T.H. Énormément de choses ont été mises en place, mais trop d'infos tuent l'info. Aujourd'hui, le gouvernement, les régions, les communes, les comptables, les chambres de commerces... tout le monde y va de sa liste et on finit par s'y perdre, et s'angoisser encore plus.

Les commerçants sont vraiment très inquiets (voir désespérés pour certains), et à cela se mêle souvent une part de fatalisme et une part de révolte...
L'offre à Intra a beaucoup évolué ces dernières années, elle s'est à mon sens nettement améliorée (vers plus de produits locaux, de saisons, de circuits courts, d'éthique) mais on souffre d'a priori, d'une image "attrape touriste" (même un type qui ne doit pas mettre souvent les pieds intra m'a parlé de "Disney Malo") ce qui est dur à entendre car les commerçants mettent souvent toute leur vie dans leur boutique et pour une part leur modèle économique repose sur une fréquentation à l'année d'un public local... qui n'est pas là et ne nous soutient pas ou peu...

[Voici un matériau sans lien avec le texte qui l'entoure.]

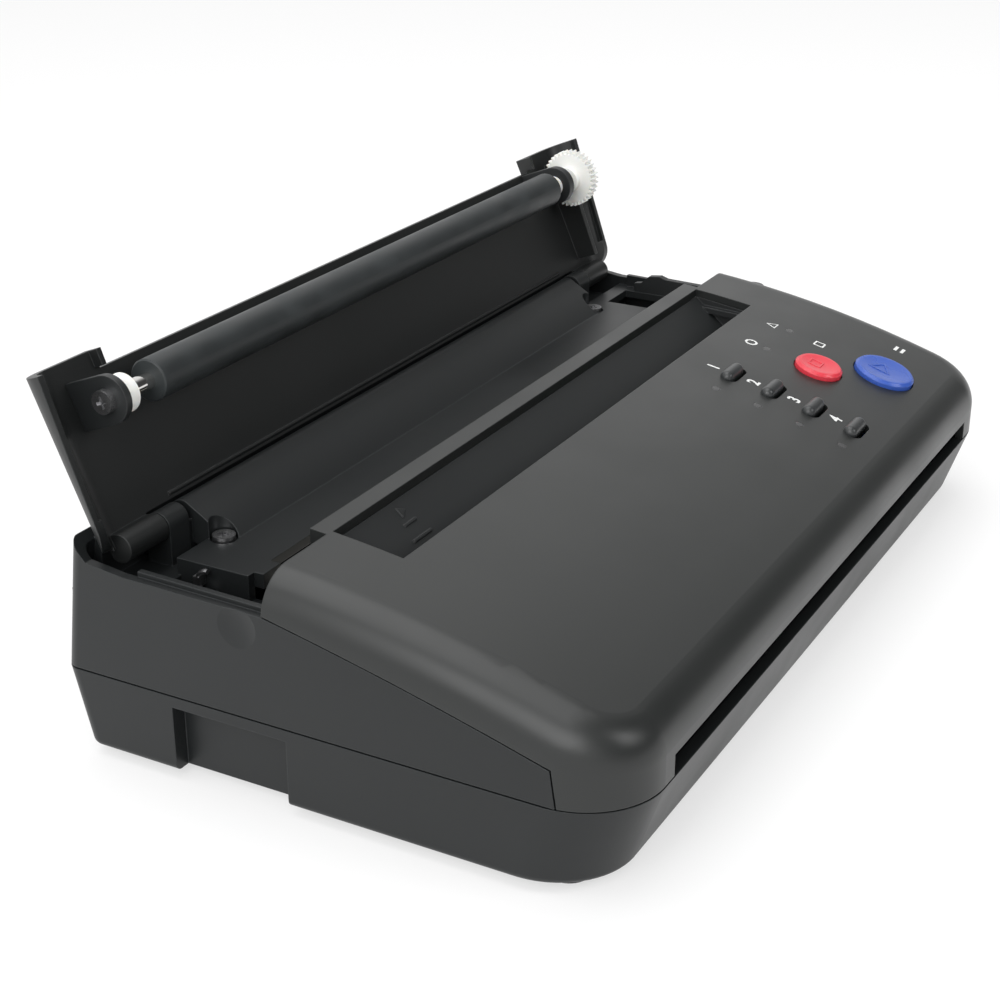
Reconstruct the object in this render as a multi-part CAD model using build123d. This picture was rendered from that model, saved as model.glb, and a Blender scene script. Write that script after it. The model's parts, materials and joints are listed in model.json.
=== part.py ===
from build123d import *
from math import acos, asin, atan2, cos, degrees, hypot, pi, radians, sin, sqrt, tan
import os

# Thermal stencil copier with its rear lid open. Millimetres.
# X runs along the machine, -Y is the side where the copy comes out, Z is up.
# Everything is drawn about the middle of the footprint and moved once, at the end,
# so that the origin lies under the middle of the machine as it stands open.

# ---- casing ----
machine_width = 280.0
half_width = machine_width / 2
machine_depth = 154.0
foot_height = 2.5
parting_height = 23.5
wall = 2.5
front_corner_radius = 20.0
rear_corner_radius = 4.0
base_front_draft = 7.0
base_rear_draft = 5.5
base_edge_radius = 2.0
reveal_height = 0.5
reveal_depth = 0.7

# ---- top cover ----
cover_rear_height = 62.1
cover_front_height = 39.7
cover_crown = 3.3
cover_edge_radius = 11.0
rim_rear_y = 20.8
rim_half_length = half_width - 28.0
cover_rear_y = 16.0
rim_skirt_depth = 9.0
panel_front_y = -59.9
panel_front_top = 33.2
panel_front_lean = 1.6
panel_rear_y = 16.0
panel_rear_top = 51.8
panel_crown = 0.9
panel_gap = 0.35
slot_half_length = half_width - 25.0
slot_height = 6.0
trough_half_length = half_width - 30.0
trough_rear_y = 15.5
trough_front_y = -4.1
trough_ledge_depth = 3.4
trough_ledge_width = 2.0
chute_thickness = 2.0
chute_low_y = -8.6
chute_low_z = 27.8
chute_upper_y = 6.4
chute_upper_z = 51.4
chute_middle_y = -3.2
chute_middle_z = 41.5
chute_rib_spacing = 36.0
symbol_x = 56.5 - half_width
symbol_height = 0.35

# ---- side walls and deck of the middle housing ----
shoulder_y = 56.5
shoulder_height = 52.7
notch_y = 67.0
notch_height = 54.0
rear_top_y = 72.0
rear_top_height = 59.0
locating_rib_height = 1.3
locating_rib_width = 1.4
thumb_scoop_y = 23.0
thumb_scoop_below_edge = 4.2
thumb_scoop_radius = 5.5
thumb_scoop_depth = 1.0
deck_height = 50.0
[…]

A votre avis que faudrait-il faire au niveau numérique?

T.H. Les marketplaces sont une piste évoquée et méritent qu'on y réfléchisse. Mais, ce n'est pas une fin en soi. Même si pour l'heure, ça semble être une bonne piste, ce n'est pas ça qui va nous permettre de tenir... D'autres mesures devront être prises notamment lors du déconfinement (action sur le stationnement, sur le transport... un plan de communication etc...)
Il ne faut pas que ce soit fait dans la précipitation.
En ce moment, c'est un peu ça qui m’inquiète.
Par contre, il y a un besoin de formation et de digitalisation des commerçants, c'est certain, ne serait-ce que pour la communication avec les services administratifs pour toucher les aides.

Pourtant, on voit fleurir un peu partout des plateformes de vente en ligne. Qu'en pensez-vous?

T.H. Chaque ville, quasiment chaque agglomération va créer sa marketplace. Mais ce n'est pas dans l'ADN des commerçants. Nous sommes des petits indépendants. Nous essayons d'avoir une identité, d'avoir du relationnel client, de créer une ambiance. Déléguer ça à une plateforme supplémentaire, ce n'est pas forcément évident.
Et puis avant qu'on gagne de l'argent avec ça, à mon avis, il va s'écouler pas mal de temps.

Certains commerçants sont déjà équipés. Qu'en pensent-ils?

T.H. Certains commerçants, comme moi, ont fait leurs sites personnels. Moi, je l'ai fait seul, mais d'autres ont dépensé beaucoup d'argent pour se lancer et se disent maintenant qu'ils n'auront pas les aides et que leurs sites feront doublon avec les marketplaces.


NDLR: la Fédération du Commerce et la CCI préparent une plate-forme d'achats en ligne pour remplacer Moncommerce35.
AGENDAOU, de son côté, travaille à créer SURMAZONE.bzh, qui ne sera pas une plateforme d'achat en ligne supplémentaire, mais un outil de globalisation d'une économie fragmentée.